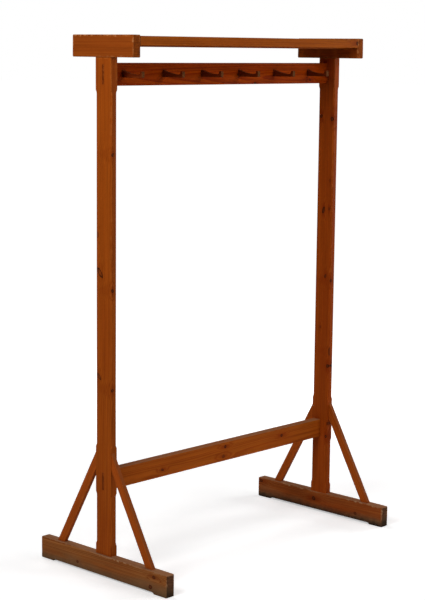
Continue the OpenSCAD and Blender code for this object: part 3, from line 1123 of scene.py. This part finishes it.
POST_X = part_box("right_post")[0].x / 2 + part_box("right_post")[1].x / 2
LEFT_POST_KNOTS = [
    Knot((0, 0.025, 1.094), X, 4 * MM, 2.2, 0, 0.4, 0.4),
    Knot((0, 0.015, 0.976), X, 7 * MM, 2.6, -38, 0.4, 0.9),
    Knot((0, 0.019, 0.647), X, 5 * MM, 2.4, -38, 0.5, 0.8),
    Knot((-POST_X - 6 * MM, 0, 1.343), Y, 4 * MM, 1.3, 10, 0.95, 1),
    Knot((-POST_X - 6 * MM, 0, 0.923), Y, 4 * MM, 1.4, -10, 0.95, 1),
    Knot((-POST_X - 6 * MM, 0, 0.609), Y, 4 * MM, 1.3, 20, 0.95, 1),
]
# The right post's knots, and one painted shadow drawn like a knot
RIGHT_POST_KNOTS_AND_SHADOW = [
    Knot((0, 0.021, 1.435), X, 5 * MM, 1.3, 60, 0.9, 0.9),
    Knot((0, -0.028, 1.427), X, 5.5 * MM, 1.3, 0, 0.9, 0.9),
    Knot((0, 0.002, 1.104), X, 5 * MM, 2.4, 15, 0.95, 0.95),
    Knot((0, -0.023, 1.110), X, 4 * MM, 1.4, 0, 0.6, 0.5),
    Knot((0, -0.025, 1.211), X, 3 * MM, 2.0, 0, 0.4, 0.4),
    Knot((0, -0.012, 0.869), X, 4.5 * MM, 1.4, 30, 0.8, 0.8),
    Knot((0, 0.007, 0.682), X, 3 * MM, 1.5, 0, 0.5, 0.5),
    Knot((POST_X - 7 * MM, 0, 0.854), Y, 4 * MM, 1.3, 0, 0.8, 0.9),
    Knot((0, -0.030, 0.544), X, 5 * MM, 1.2, 15, 0.95, 1),
    Knot((POST_X - 8 * MM, 0, 0.597), Y, 3 * MM, 5.0, 0, 0.6, 0.6),
    # Not a knot: a painted shadow just under the end of the front brace, by the post's front arris
    Knot((0, -0.034, 0.333), X, 2 * MM, 2.5, 0, 0.6, 0.6),
    Knot((0, -0.030, 0.285), X, 4.5 * MM, 1.1, 0, 0.95, 1),
]
LEFT_FOOT_KNOTS = [
    Knot((0, -0.237, 0.055), X, 5 * MM, 1.3, 0, 0.8, 0.8),
    Knot((0, -0.222, 0.021), X, 6 * MM, 1.2, 0, 0.8, 0.8),
    Knot((0, 0.115, 0.024), X, 4 * MM, 1.3, 0, 0.7, 0.7),
]
RIGHT_FOOT_KNOTS = [
    Knot((0, 0.021, 0.044), X, 7 * MM, 1.1, 0, 0.95, 0.95),
    Knot((0, -0.173, 0.027), X, 5 * MM, 1.2, 0, 0.7, 0.7),
    Knot((0, 0.279, 0.060), X, 6 * MM, 1.2, 0, 0.8, 1),
]

make_post("left_post", PINE, "left_foot", "left_cap", 1, LEFT_POST_KNOTS)
make_post("right_post", RIGHT_POST_PINE, "right_foot", "right_cap", 2, RIGHT_POST_KNOTS_AND_SHADOW)
make_foot("left_foot", FOOT_PINE, "left_post", 3, LEFT_FOOT_KNOTS)
make_foot("right_foot", RIGHT_FOOT_PINE, "right_post", 4, RIGHT_FOOT_KNOTS)
make_cap("left_cap", "left_post", 7)
make_cap("right_cap", "right_post", 8)
make_stretcher()
make_hook_rail(HOOKS)
make_shelf()
make_brace("left_front_brace", FRONT, 41)
make_brace("left_back_brace", BACK, 42)
make_brace("right_front_brace", FRONT, 43)
make_brace("right_back_brace", BACK, 44)
for number, hook in enumerate(HOOKS):
    make_hook(hook, 51 + number)
finish_dowels()

make_floor()
make_world()
for name, (azimuth, elevation, power) in LIGHTS.items():
    make_light(name, azimuth, elevation, power)
make_camera()
bpy.context.scene.view_settings.view_transform = "Standard"
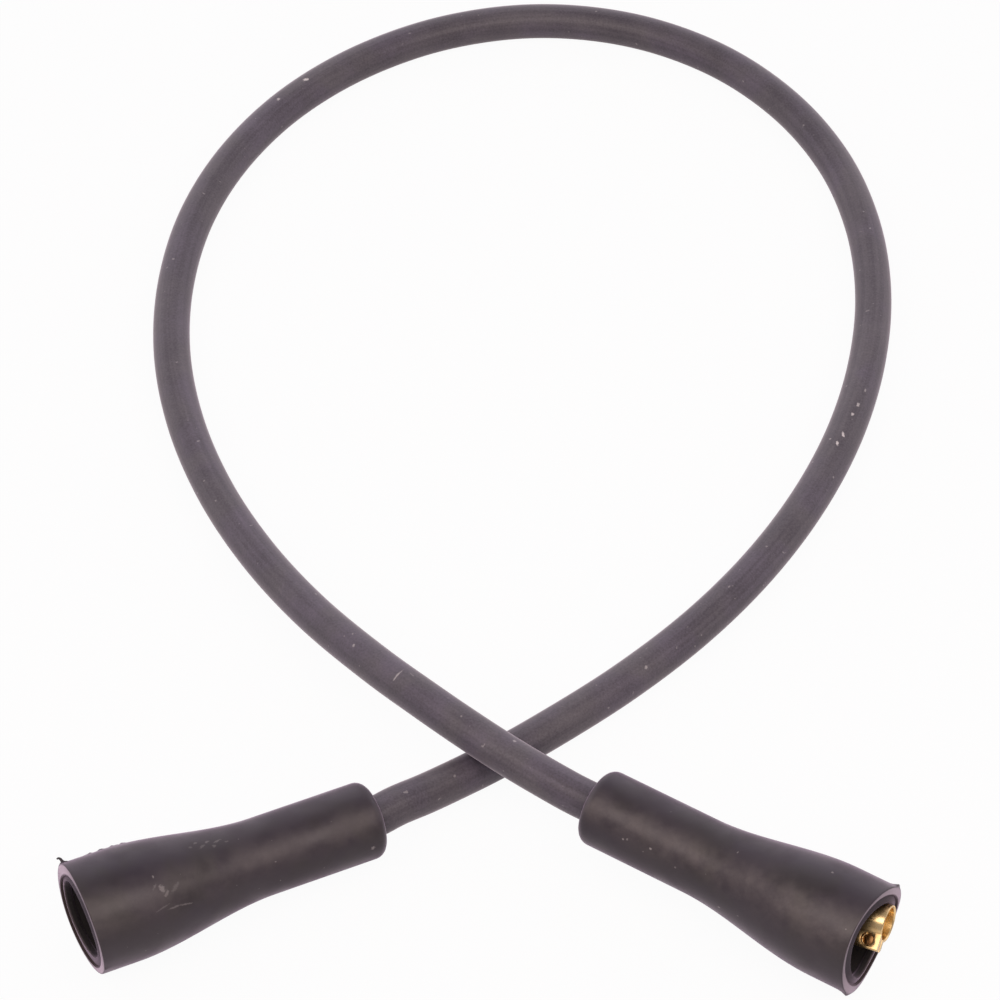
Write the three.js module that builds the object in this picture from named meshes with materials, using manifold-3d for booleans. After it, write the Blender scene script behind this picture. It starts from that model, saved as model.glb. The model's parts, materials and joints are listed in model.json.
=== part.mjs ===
// Ignition coil wire: a rubber covered high tension lead with the same moulded rubber boot on both ends,
// and a split brass socket inside each boot that grips the lead and clamps onto a stud with a small screw.
// Millimetres, +Z up. The origin is on the ground, under the middle of the two boots. The lead leaves
// the boots towards +Y and lies in one crossed loop.

import * as THREE from 'three';
import { mergeVertices } from 'three/addons/utils/BufferGeometryUtils.js';
import Module from 'manifold-3d';

const wasm = await Module();
wasm.setup();

// Lead
const LEAD_DIAMETER = 7.0;
const CORE_DIAMETER = 2.0;
const CORE_BARED = 11.0;
const LEAD_SIDES = 12;
const LEAD_STEPS = 72;

// Boot, a hollow turned form: lengths run from its small end to its mouth
const BOOT_LENGTH = 54.3;
const BOOT_NECK_DIAMETER = 13.6;
const BOOT_NECK_LENGTH = 20.9;
const BOOT_MOUTH_DIAMETER = 19.7;
const BOOT_MOUTH_LENGTH = 7.5;
const BOOT_END_FILLET = 1.9;
const BOOT_RIM_FILLET = 1.2;
const HOLE_FLARE = 0.4;
const HOLE_FLARE_LENGTH = 3.0;
const COUNTERBORE_DIAMETER = 15.8;
const COUNTERBORE_DEPTH = 0.6;
const LIP_DIAMETER = 13.7;
const LIP_THICKNESS = 1.0;
const SOCKET_ROOM_DIAMETER = 14.6;
const SOCKET_ROOM_DEPTH = 13.3;
const ROOM_TAPER = 1.5;
const BOOT_SIDES = 40;

// Brass terminal: a ferrule round the lead, a stem for the bared core, and a split barrel for the stud
const FERRULE_WALL = 0.6;
const FERRULE_GRIP = 7.0;
const FERRULE_SHOULDER = 2.4;
const STEM_WALL = 0.9;
const TERMINAL_REACH = 25.0;
const BARREL_DIAMETER = 6.5;
const BARREL_LENGTH = 11.0;
const BARREL_BORE_DIAMETER = 5.6;
const BARREL_BORE_DEPTH = 10.2;
const BARREL_CHAMFER = 0.2;
const BARREL_SHOULDER = 1.8;
const LUG_REACH = 5.0;
const LUG_NEAR = 2.4;
const LUG_FAR = -0.3;
const LUG_LENGTH = 4.2;
const LUG_NEAR_ROUND = 0.25;
const LUG_FAR_ROUND = 0.8;
const SLIT_WIDTH = 0.3;
const SLIT_OFFSET = 0.9;
const SLIT_DEPTH = 4.7;
const RELIEF_OFFSET = -0.25;
const RELIEF_WIDTH = 0.4;
const TURNED_SIDES = 40;

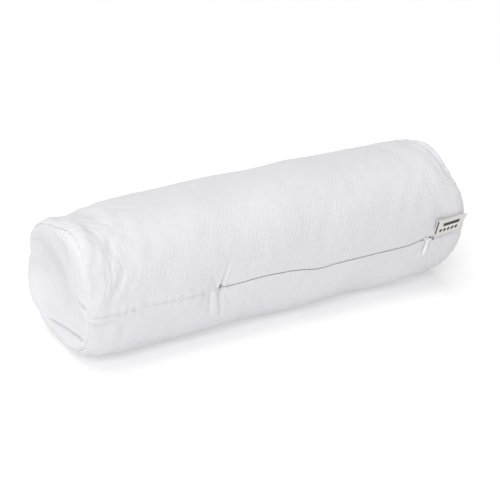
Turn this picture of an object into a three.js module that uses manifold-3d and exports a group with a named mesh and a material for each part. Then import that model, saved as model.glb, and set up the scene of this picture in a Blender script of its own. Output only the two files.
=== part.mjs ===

.....

[WORK TO COMPLETE] Write down all the entries again without a single difference.

[CORRECT ANSWER]
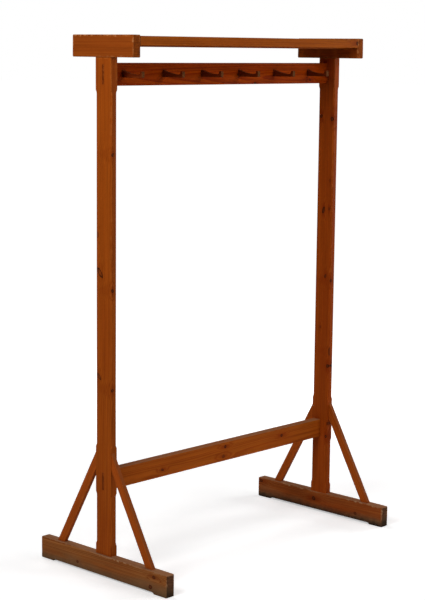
Continue the OpenSCAD and Blender code for this object: part 3, from line 1123 of scene.py. This part finishes it.
POST_X = part_box("right_post")[0].x / 2 + part_box("right_post")[1].x / 2
LEFT_POST_KNOTS = [
    Knot((0, 0.025, 1.094), X, 4 * MM, 2.2, 0, 0.4, 0.4),
    Knot((0, 0.015, 0.976), X, 7 * MM, 2.6, -38, 0.4, 0.9),
    Knot((0, 0.019, 0.647), X, 5 * MM, 2.4, -38, 0.5, 0.8),
    Knot((-POST_X - 6 * MM, 0, 1.343), Y, 4 * MM, 1.3, 10, 0.95, 1),
    Knot((-POST_X - 6 * MM, 0, 0.923), Y, 4 * MM, 1.4, -10, 0.95, 1),
    Knot((-POST_X - 6 * MM, 0, 0.609), Y, 4 * MM, 1.3, 20, 0.95, 1),
]
# The right post's knots, and one painted shadow drawn like a knot
RIGHT_POST_KNOTS_AND_SHADOW = [
    Knot((0, 0.021, 1.435), X, 5 * MM, 1.3, 60, 0.9, 0.9),
    Knot((0, -0.028, 1.427), X, 5.5 * MM, 1.3, 0, 0.9, 0.9),
    Knot((0, 0.002, 1.104), X, 5 * MM, 2.4, 15, 0.95, 0.95),
    Knot((0, -0.023, 1.110), X, 4 * MM, 1.4, 0, 0.6, 0.5),
    Knot((0, -0.025, 1.211), X, 3 * MM, 2.0, 0, 0.4, 0.4),
    Knot((0, -0.012, 0.869), X, 4.5 * MM, 1.4, 30, 0.8, 0.8),
    Knot((0, 0.007, 0.682), X, 3 * MM, 1.5, 0, 0.5, 0.5),
    Knot((POST_X - 7 * MM, 0, 0.854), Y, 4 * MM, 1.3, 0, 0.8, 0.9),
    Knot((0, -0.030, 0.544), X, 5 * MM, 1.2, 15, 0.95, 1),
    Knot((POST_X - 8 * MM, 0, 0.597), Y, 3 * MM, 5.0, 0, 0.6, 0.6),
    # Not a knot: a painted shadow just under the end of the front brace, by the post's front arris
    Knot((0, -0.034, 0.333), X, 2 * MM, 2.5, 0, 0.6, 0.6),
    Knot((0, -0.030, 0.285), X, 4.5 * MM, 1.1, 0, 0.95, 1),
]
LEFT_FOOT_KNOTS = [
    Knot((0, -0.237, 0.055), X, 5 * MM, 1.3, 0, 0.8, 0.8),
    Knot((0, -0.222, 0.021), X, 6 * MM, 1.2, 0, 0.8, 0.8),
    Knot((0, 0.115, 0.024), X, 4 * MM, 1.3, 0, 0.7, 0.7),
]
RIGHT_FOOT_KNOTS = [
    Knot((0, 0.021, 0.044), X, 7 * MM, 1.1, 0, 0.95, 0.95),
    Knot((0, -0.173, 0.027), X, 5 * MM, 1.2, 0, 0.7, 0.7),
    Knot((0, 0.279, 0.060), X, 6 * MM, 1.2, 0, 0.8, 1),
]

make_post("left_post", PINE, "left_foot", "left_cap", 1, LEFT_POST_KNOTS)
make_post("right_post", RIGHT_POST_PINE, "right_foot", "right_cap", 2, RIGHT_POST_KNOTS_AND_SHADOW)
make_foot("left_foot", FOOT_PINE, "left_post", 3, LEFT_FOOT_KNOTS)
make_foot("right_foot", RIGHT_FOOT_PINE, "right_post", 4, RIGHT_FOOT_KNOTS)
make_cap("left_cap", "left_post", 7)
make_cap("right_cap", "right_post", 8)
make_stretcher()
make_hook_rail(HOOKS)
make_shelf()
make_brace("left_front_brace", FRONT, 41)
make_brace("left_back_brace", BACK, 42)
make_brace("right_front_brace", FRONT, 43)
make_brace("right_back_brace", BACK, 44)
for number, hook in enumerate(HOOKS):
    make_hook(hook, 51 + number)
finish_dowels()

make_floor()
make_world()
for name, (azimuth, elevation, power) in LIGHTS.items():
    make_light(name, azimuth, elevation, power)
make_camera()
bpy.context.scene.view_settings.view_transform = "Standard"
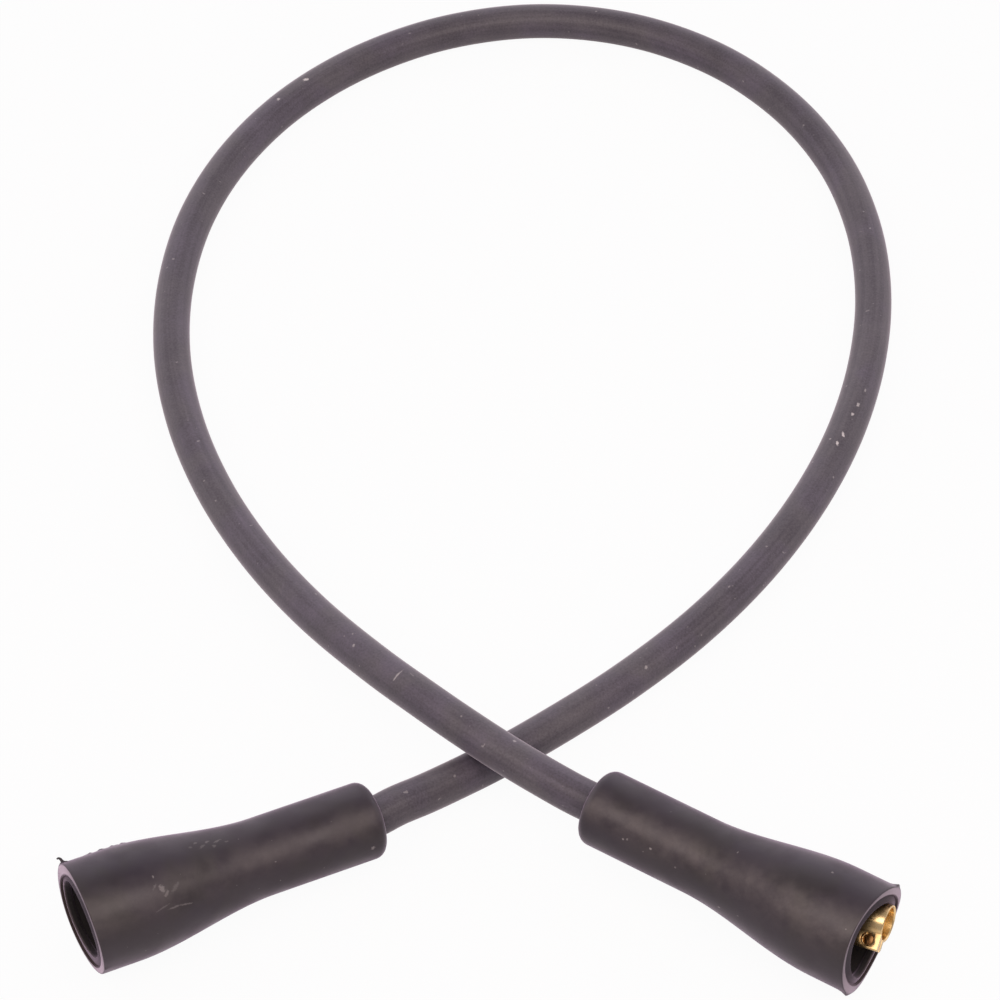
Write the three.js module that builds the object in this picture from named meshes with materials, using manifold-3d for booleans. After it, write the Blender scene script behind this picture. It starts from that model, saved as model.glb. The model's parts, materials and joints are listed in model.json.
=== part.mjs ===
// Ignition coil wire: a rubber covered high tension lead with the same moulded rubber boot on both ends,
// and a split brass socket inside each boot that grips the lead and clamps onto a stud with a small screw.
// Millimetres, +Z up. The origin is on the ground, under the middle of the two boots. The lead leaves
// the boots towards +Y and lies in one crossed loop.

import * as THREE from 'three';
import { mergeVertices } from 'three/addons/utils/BufferGeometryUtils.js';
import Module from 'manifold-3d';

const wasm = await Module();
wasm.setup();

// Lead
const LEAD_DIAMETER = 7.0;
const CORE_DIAMETER = 2.0;
const CORE_BARED = 11.0;
const LEAD_SIDES = 12;
const LEAD_STEPS = 72;

// Boot, a hollow turned form: lengths run from its small end to its mouth
const BOOT_LENGTH = 54.3;
const BOOT_NECK_DIAMETER = 13.6;
const BOOT_NECK_LENGTH = 20.9;
const BOOT_MOUTH_DIAMETER = 19.7;
const BOOT_MOUTH_LENGTH = 7.5;
const BOOT_END_FILLET = 1.9;
const BOOT_RIM_FILLET = 1.2;
const HOLE_FLARE = 0.4;
const HOLE_FLARE_LENGTH = 3.0;
const COUNTERBORE_DIAMETER = 15.8;
const COUNTERBORE_DEPTH = 0.6;
const LIP_DIAMETER = 13.7;
const LIP_THICKNESS = 1.0;
const SOCKET_ROOM_DIAMETER = 14.6;
const SOCKET_ROOM_DEPTH = 13.3;
const ROOM_TAPER = 1.5;
const BOOT_SIDES = 40;

// Brass terminal: a ferrule round the lead, a stem for the bared core, and a split barrel for the stud
const FERRULE_WALL = 0.6;
const FERRULE_GRIP = 7.0;
const FERRULE_SHOULDER = 2.4;
const STEM_WALL = 0.9;
const TERMINAL_REACH = 25.0;
const BARREL_DIAMETER = 6.5;
const BARREL_LENGTH = 11.0;
const BARREL_BORE_DIAMETER = 5.6;
const BARREL_BORE_DEPTH = 10.2;
const BARREL_CHAMFER = 0.2;
const BARREL_SHOULDER = 1.8;
const LUG_REACH = 5.0;
const LUG_NEAR = 2.4;
const LUG_FAR = -0.3;
const LUG_LENGTH = 4.2;
const LUG_NEAR_ROUND = 0.25;
const LUG_FAR_ROUND = 0.8;
const SLIT_WIDTH = 0.3;
const SLIT_OFFSET = 0.9;
const SLIT_DEPTH = 4.7;
const RELIEF_OFFSET = -0.25;
const RELIEF_WIDTH = 0.4;
const TURNED_SIDES = 40;

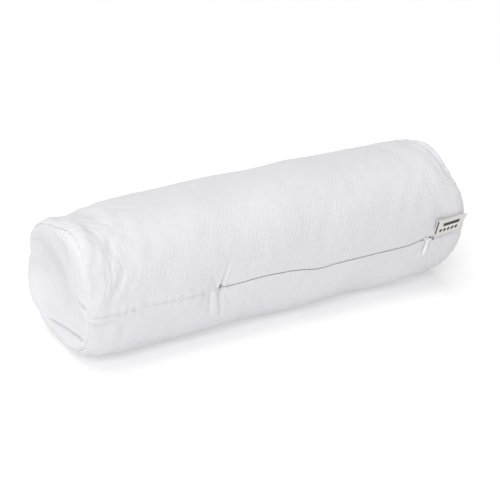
Turn this picture of an object into a three.js module that uses manifold-3d and exports a group with a named mesh and a material for each part. Then import that model, saved as model.glb, and set up the scene of this picture in a Blender script of its own. Output only the two files.
=== part.mjs ===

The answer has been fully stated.